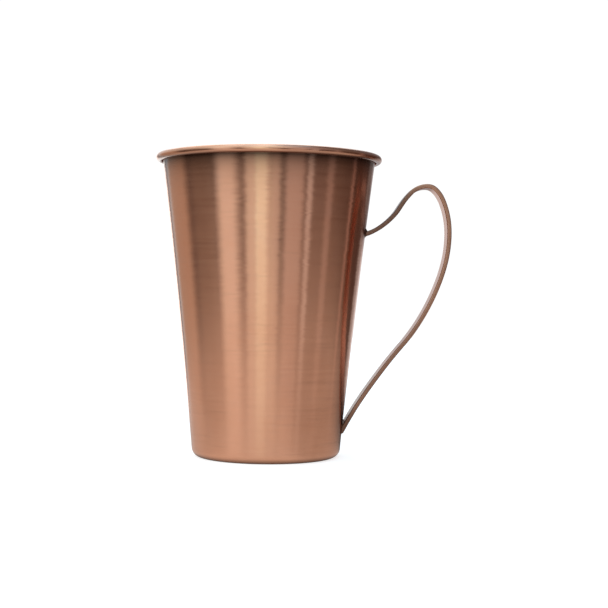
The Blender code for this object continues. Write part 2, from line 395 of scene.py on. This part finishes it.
def braze_line(share, joint, reach, climb, seed):
    """One line of the fillet, from under the wall's face, over the foot, to inside the bar."""
    joint_x, joint_z, heading = joint
    y, depth, out = bar_outline(share)
    along = Vector((math.cos(heading), math.sin(heading)))
    normal = Vector((-along.y, along.x))
    across, deep = y / SCALE, depth / SCALE
    lump = (1 + 0.28 * noise_at(across * 420, deep * 420, seed)
            + 0.12 * noise_at(across * 1300, deep * 1300, seed + 4))

    # the foot, where this line of the bar meets the wall
    stand_off = 0.004 * SCALE
    foot = Vector(slide_to_wall(
        joint_x + normal.x * depth + along.x * stand_off, y,
        joint_z + normal.y * depth + along.y * stand_off, -along.x, -along.y, 0.0))

    # out over the wall from the foot
    lean = wall_lean(joint_z)
    theta = math.atan2(foot.y, foot.x)
    up_wall = Vector((math.sin(lean) * math.cos(theta), math.sin(lean) * math.sin(theta),
                      math.cos(lean)))
    round_wall = Vector((-math.sin(theta), math.cos(theta), 0))
    direction = (round_wall * out[0] + up_wall * out[1]).normalized()
    wall_end = foot + direction * (spread(reach, out) * lump)
    theta = math.atan2(wall_end.y, wall_end.x)
    outward = Vector((math.cos(theta), math.sin(theta), 0))
    wall_r = wall_radius(max(0.0, wall_end.z))
    wall_end = Vector((wall_r * outward.x, wall_r * outward.y, wall_end.z))

    # concave curve from the wall to the bar, its two ends sunk in the copper
    bar_end = foot + Vector((along.x, 0, along.y)) * (spread(climb, out) * lump)
    off_bar = Vector((normal.x * out[1], out[0], normal.y * out[1])).normalized()
    sunk = 0.00012 * SCALE
    line = [wall_end - outward * sunk]
    for i in range(BRAZE_STEPS + 1):
        t = i / BRAZE_STEPS
        point = wall_end.lerp(foot, t).lerp(foot.lerp(bar_end, t), t)
        swell = math.sin(math.pi * t) * 0.00006 * SCALE
        line.append(point + (outward + off_bar).normalized() * (swell - 0.00001 * SCALE))
    line.append(bar_end - off_bar * sunk)
    for point in line:
        point.z = max(point.z, END_CUT_Z - 0.0004 * SCALE)
    return line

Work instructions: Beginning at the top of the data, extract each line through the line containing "joint_z + normal.y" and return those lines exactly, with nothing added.

Task result:
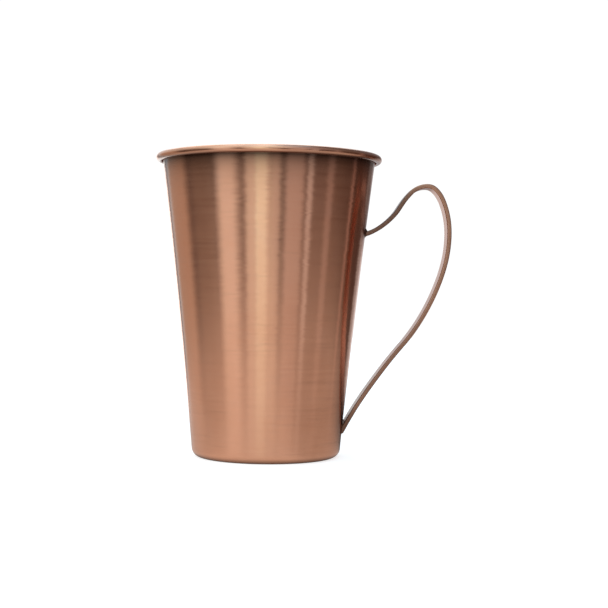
The Blender code for this object continues. Write part 2, from line 395 of scene.py on. This part finishes it.
def braze_line(share, joint, reach, climb, seed):
    """One line of the fillet, from under the wall's face, over the foot, to inside the bar."""
    joint_x, joint_z, heading = joint
    y, depth, out = bar_outline(share)
    along = Vector((math.cos(heading), math.sin(heading)))
    normal = Vector((-along.y, along.x))
    across, deep = y / SCALE, depth / SCALE
    lump = (1 + 0.28 * noise_at(across * 420, deep * 420, seed)
            + 0.12 * noise_at(across * 1300, deep * 1300, seed + 4))

    # the foot, where this line of the bar meets the wall
    stand_off = 0.004 * SCALE
    foot = Vector(slide_to_wall(
        joint_x + normal.x * depth + along.x * stand_off, y,
        joint_z + normal.y * depth + along.y * stand_off, -along.x, -along.y, 0.0))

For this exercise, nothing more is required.